Walter Brattain would later recall that shortly after the December 23 transistor demonstration for the Bell Labs executives, Shockley called both Bardeen and Brattain into his office, separately, to say, “Sometimes the people who do the work don’t get the credit for it.”18 In Brattain’s telling, Shockley seemed confident that he himself could write a patent that covered his field effect idea and that would overshadow subsequent work done by his two colleagues. This would prove to be impossible for a number of reasons. First, many people at the Labs already knew that Bardeen and Brattain had built the first transistor together, and their lab notebooks could verify it. But in a patent search on Shockley’s field effect, it also appeared that an inventor named Julius Lillienfield had come upon a similar idea two decades before.

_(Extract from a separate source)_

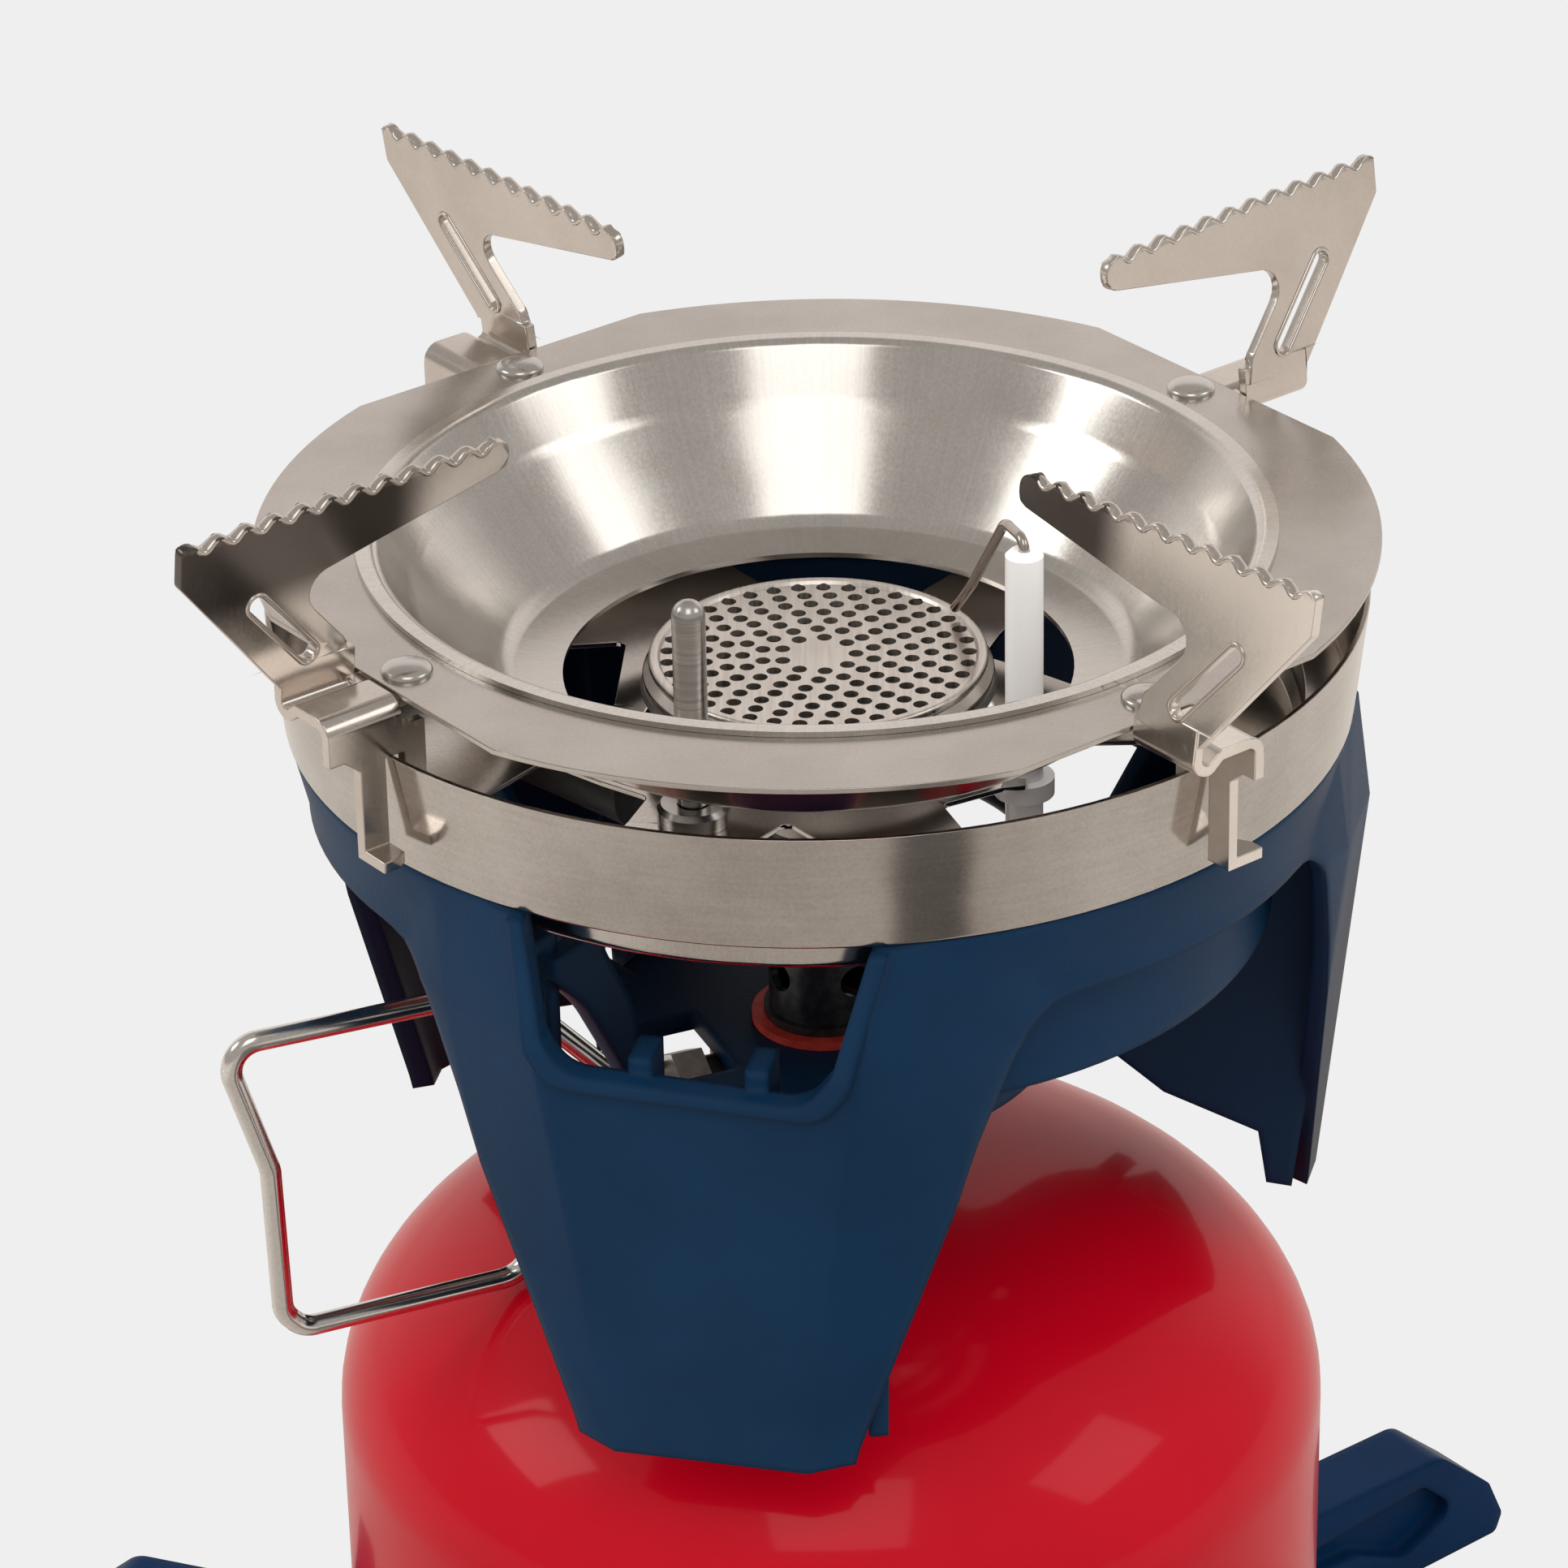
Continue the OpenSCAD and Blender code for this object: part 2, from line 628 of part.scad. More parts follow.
// Skirt and legs: drum and flat-faced legs, hollowed, with the arches and the window cut out
module body_shell() {
    difference() {
        union() {
            intersection() {
                body_drum(0);
                intersection_for (i = [0:leg_count - 1])
                    rotate([0, 0, leg_az + i * 360 / leg_count]) rotate([90, 0, 0])
                        linear_extrude(140, center = true) polygon(leg_profile(0, -70, 2));
            }
            leg_blocks(0);
            window_lip();
        }
        body_drum(body_wall, 1);
        leg_blocks(body_wall);
        for (i = [0:leg_count - 1]) arch_cut(leg_az + 180 / leg_count + i * 360 / leg_count);
        translate([0, 0, skirt_top - 9]) cylinder(r = collar_r + fit, h = 10);
        window_cut(0);
        // hole for the igniter's button
        rotate([0, 0, piezo_az]) translate([piezo_in_r, 0, ring_top + lead_z]) rotate([0, 90, 0])
            cylinder(d = button_d + 2 * gap, h = shoulder_r - piezo_in_r + 10);
    }
}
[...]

There was little evidence that Lillienfield had made a working model of his device, or that the device outlined in his patent would work. What’s more, there was no likelihood that he had any theoretical understanding of semiconductors, let alone a knowledge of the movements of holes and electrons at the subatomic level. Still, legally speaking, Lillienfield had been there first. And—though they used a different approach—so had Bardeen and Brattain.